On September 2, 2015, high school sophomore Jasiel Favors’s life changed forever when he made a tackle during a football game and broke his spine. He was immediately paralyzed.
Jasiel was in the hospital for three months, and a surgeon spent six hours fixing three broken vertebrae, reports SB Nation. The 16-year-old and his family live in Round Rock, Texas. SB Nation writes that the state has been slashing programs that help people pay for health care, which left the Favors in a bad position.
Jasiel told SB Nation that the hardest thing about his injury is “dealing with the reliance on other people.” But money is also another hardship for the family.
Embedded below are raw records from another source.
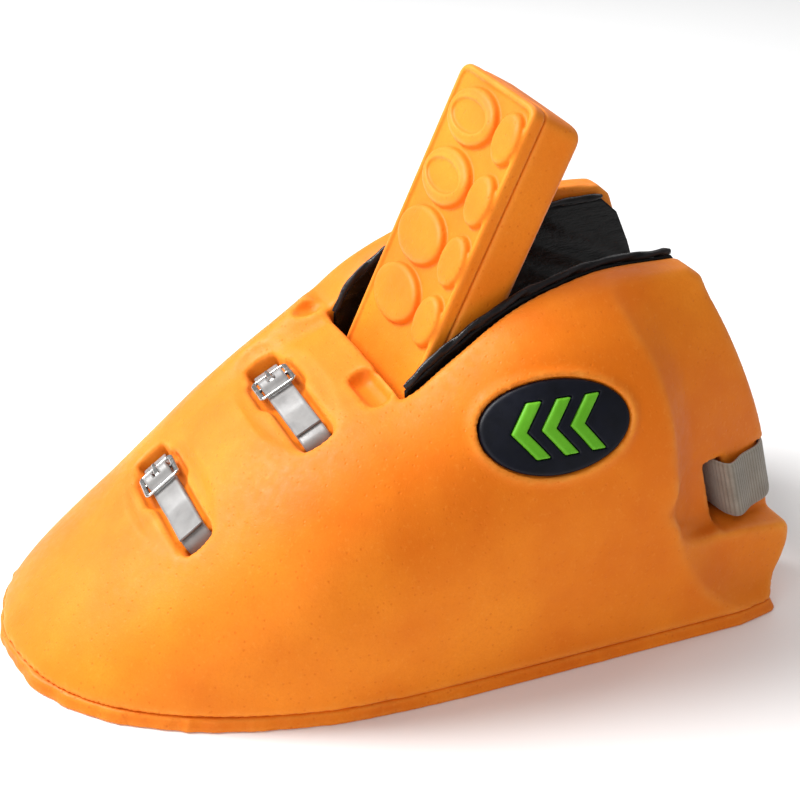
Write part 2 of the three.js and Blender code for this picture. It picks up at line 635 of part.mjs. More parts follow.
function liningPanel(name, side) {
  const { thickness, bottomZ, frontY } = LINING;
  const inner = OPENING_HALF_WIDTH - GAP - thickness;
  const top = liningTop(name);
  const rear = REAR_EDGE[name].filter(([, z]) => z > 90 && z < top[top.length - 1][1] - 2);
  const outline = [[frontY - 12, bottomZ + 40], [frontY - 12, bottomZ], [100, bottomZ],
    [112, bottomZ + 30], [rear[rear.length - 1][0], bottomZ + 30], ...rear.reverse(),
    ...top.reverse(), [frontY, 123]];
  const [x0, x1] = side > 0 ? [inner, inner + thickness] : [-inner - thickness, -inner];
  return sidePrism(outline, x0, x1);
}

function rimBinding(name, side) {
  const { thickness, frontY } = LINING;
  const x = side * (OPENING_HALF_WIDTH - GAP - thickness / 2 - 0.5);
  const lift = BINDING_RADIUS + 1.9;
  const points = [[frontY, 123], ...liningTop(name)].map(([y, z]) => new THREE.Vector3(x, y, z + lift));
  const path = new THREE.CatmullRomCurve3(points);
  const section = new THREE.Shape();
  section.absellipse(0, 0, BINDING_RADIUS, BINDING_RADIUS, 0, 2 * Math.PI);
  const settings = { steps: 24, extrudePath: path, bevelEnabled: false, curveSegments: 5 };
  return new THREE.ExtrudeGeometry(section, settings);
}

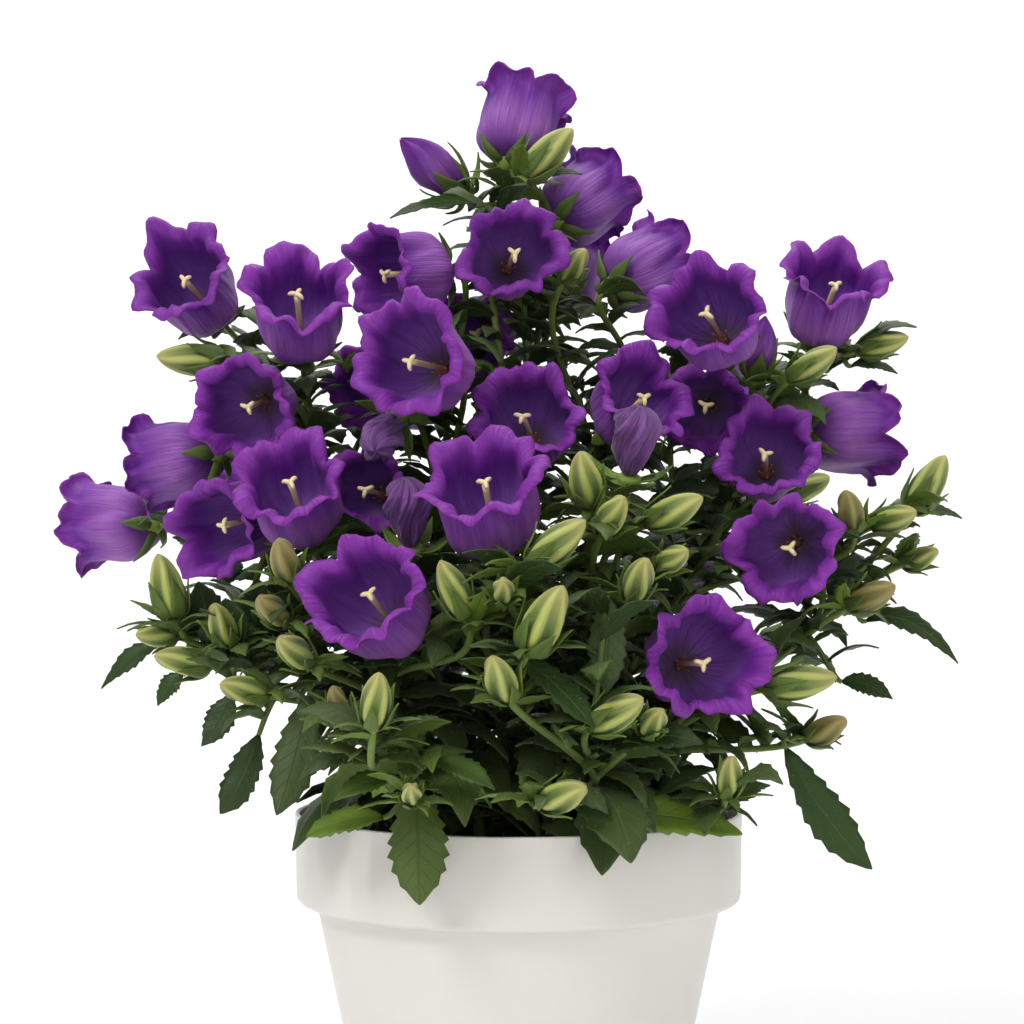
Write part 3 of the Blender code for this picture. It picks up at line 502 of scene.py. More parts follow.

According to a poll done by the University of Texas and the Texas Tribune, and reported by SB Nation, 52 percent of surveyed Texans think the Affordable Care Act should be repealed. The state also cut $1 billion in state funding for Medicaid, which meant they forfeited another $1.4 billion in federal funding, writes SB Nation. Cuts in Texas also removed $350 million from Medicaid pay for therapists, including the physical and occupational therapists that Jaisel now needed, SB Nation writes.
So the family turned to the internet. They set up a crowdfunding page to help pay for medical bills, and later, to help pay for transport to get him to and from appointments and occasionally see his friends. SB Nation writes that this idea is pretty common in Texas. According to Gridiron Heroes, a Texas-based nonprofit that helps high school football players who have spinal cord injuries, there have been 26 documented cases of paralyzing injuries among high school players in Texas since 2003. Many of those families turn to fundraising sites.
In fact, this trend appears to be nationwide. According to SB Nation, NerdWallet found that nearly half of the $2 billion raised by GoFundMe campaigns over a studied period were medical-related. A study done by the University of Washington Bothell found that personal medical campaigns like the Favors’s are more likely to come from people who live in states that did not expand Medicaid under the ACA, SB Nation reports.
Though they were able to raise money through crowdfunding sites, the Favors still owe a lot. Jasiel is looking towards at least 10 years of physical therapy, but he can “move his fingers if he thinks about it.” He still needs a lot of “tests, caregivers, and attention,” Debra Favors, his mom said to SB Nation.
“I never know how bad the bills are going to be until I open them. But they’re never as cheap as they need to be,” Debra said.